November 08, 2011

Fatal Distraction: Empire In Decline

"Since narcissists deep down, feel themselves to be faultless, it is inevitable that when they are in conflict with the world they will invariably perceive the conflict as the world's fault. Since they must deny their own badness, they must perceive others as bad. They project their own evil onto the world. They never think of themselves as evil, on the other hand, they consequently see much evil in others." --  M Scott Peck

Call it narcissism or navel-gazing or self-absorption, but the pervasive attitude throughout the nation that today far outstrips the rest of the world in a growing multitude of conflicts with no abatement in sight is the kind of self-centered righteousness fully characteristic of the terminal stages of decline. It alone assumes the mantle of deciding right from wrong and either solo or with co-opted allies plays the role of global enforcer. But as the article shows quite clearly, such misplaced self-righteousness amounts to little more than delusional behavior - geared to distracting the masses during the final, fatal plunge into oblivion. Meanwhile, as the increasingly isolated state wraps itself in the rhetoric of a long-past golden era, the rest of the world leaves them in their wake, largely unseen and unnoticed.



A Fatal Self-Absorption

Recently by Fred Reed: Helping the DEA


If I were to speechify to a conclave of Tea Partyers, “America is the free-est...the most democratic...the best educated and most dynamic country the world has ever known, an example to all mankind,” the assembled would hoot and hooroar and applaud in dizzy exaltation.

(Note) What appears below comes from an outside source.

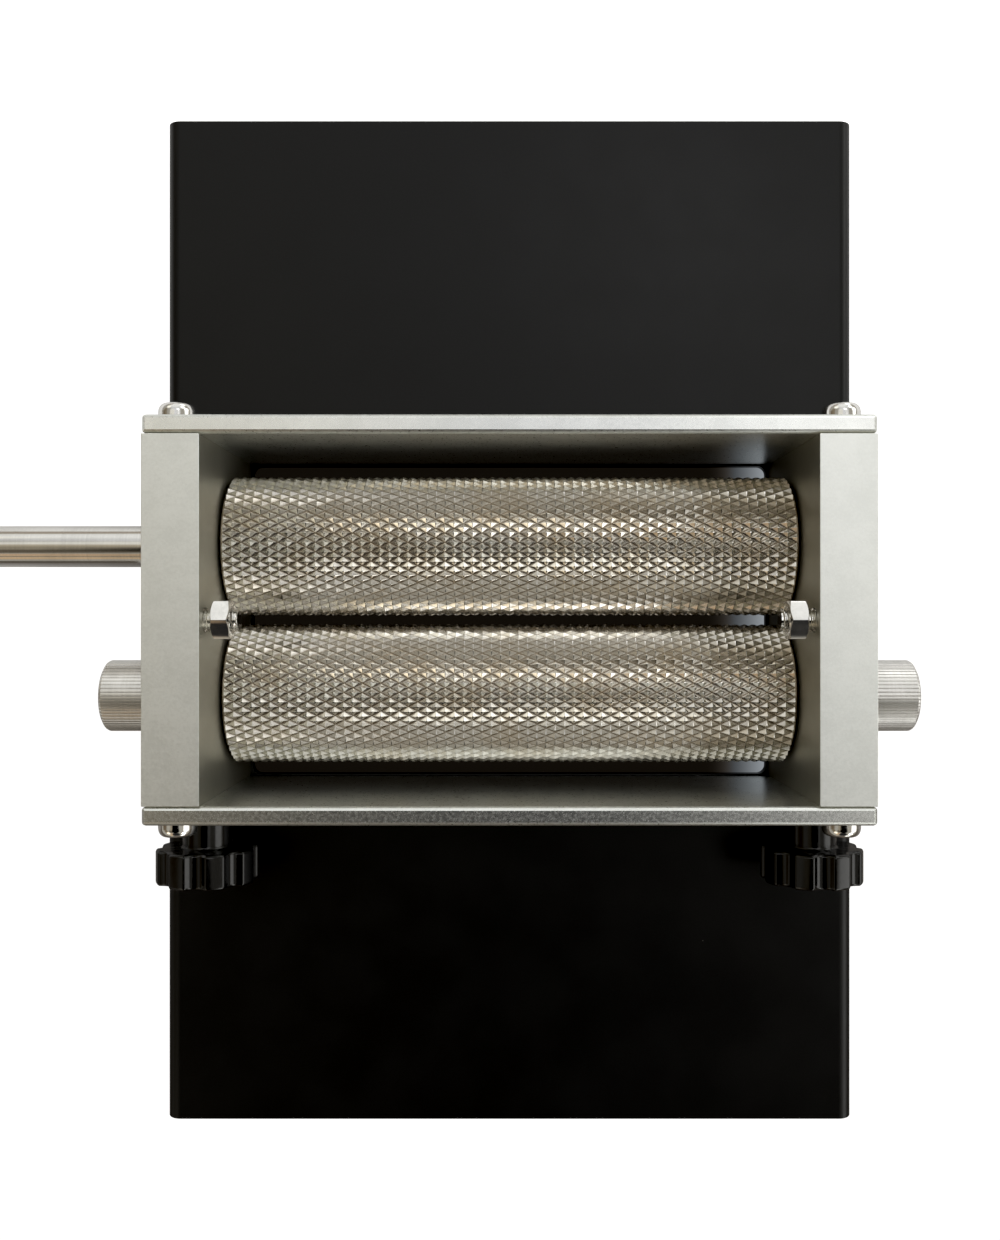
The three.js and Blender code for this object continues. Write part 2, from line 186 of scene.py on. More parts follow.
def cut(obj, tools):
    for tool in tools:
        modifier = obj.modifiers.new("cut", "BOOLEAN")
        modifier.operation, modifier.solver, modifier.object = "DIFFERENCE", "EXACT", tool
    applied(obj)
    for tool in tools:
        bpy.data.objects.remove(tool)
    return obj


def soften(obj, edge, rim, planes, steps=2):
    """Bevels the sharp edges that lie in the given planes: straight ones by edge, the rims of holes by rim."""
    shape = bmesh.new()
    shape.from_mesh(obj.data)
    bmesh.ops.dissolve_limit(shape, angle_limit=FLAT_TURN, verts=shape.verts, edges=shape.edges)
    weight = shape.edges.layers.float.new("bevel_weight_edge")
    widest = max(edge, rim)
    for e in shape.edges:
        if len(e.link_faces) != 2 or e.calc_face_angle() < math.radians(SHARP_TURN):
            continue
        for axis, level in planes:
            if all(abs(v.co[axis] - level) < IN_PLANE for v in e.verts):
                e[weight] = (edge if e.calc_length() > STRAIGHT_EDGE else rim) / widest
                break
    shape.to_mesh(obj.data)
    shape.free()
    modifier = obj.modifiers.new("edges", "BEVEL")
    modifier.limit_method, modifier.width, modifier.segments = "WEIGHT", widest, steps
    applied(obj)
    return obj


def box_planes(low, high):
    return [(axis, level[axis]) for axis in range(3) for level in (low, high)]


def box(name, low, high):
    outline = [(low.x, low.y), (high.x, low.y), (high.x, high.y), (low.x, high.y)]
    return prism(name, outline, Z, Vector((0, 0, low.z)), high.z - low.z)


def hexagon(flats, along, sides, corner=0.0):
    """A hexagon with a corner on +across, as a ring of points; corner rounds its corners."""
    ring = []
    for i in range(sides):
        angle = TAU * i / sides
        off = (angle + TAU / 12) % (TAU / 6) - TAU / 12
        reach = min(flats / 2 / math.cos(TAU / 12 - abs(off)), flats / math.sqrt(3) - corner)
        ring.append((reach * math.cos(angle), reach * math.sin(angle), along))
    return ring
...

Here is the soul of the American approach to existence, bottomless self-admiration devoid of knowledge or curiosity, wrapped like a psychic burrito in the patriotism of overwrought middle-schoolers. And there are many, many of them.
We face rule by pajama party. Saints preserve us, someone with the foregoing understanding may become the president of the (for a few moments more) most powerful, erratic, and ignorant country on the planet. Among presidential possibilities we now have Rick Perry, Michele Bachman, Sarah Palin and, in the Great Double-Wide on Pennsylvania Avenue, Precedent Obama – political epiphytes all, fantasists, tent-revival Christians, provincial governors, inward-looking certitudinous naifs. The difference between Americans and Mohammed Ali is that when he said, “I am the greatest!” he was.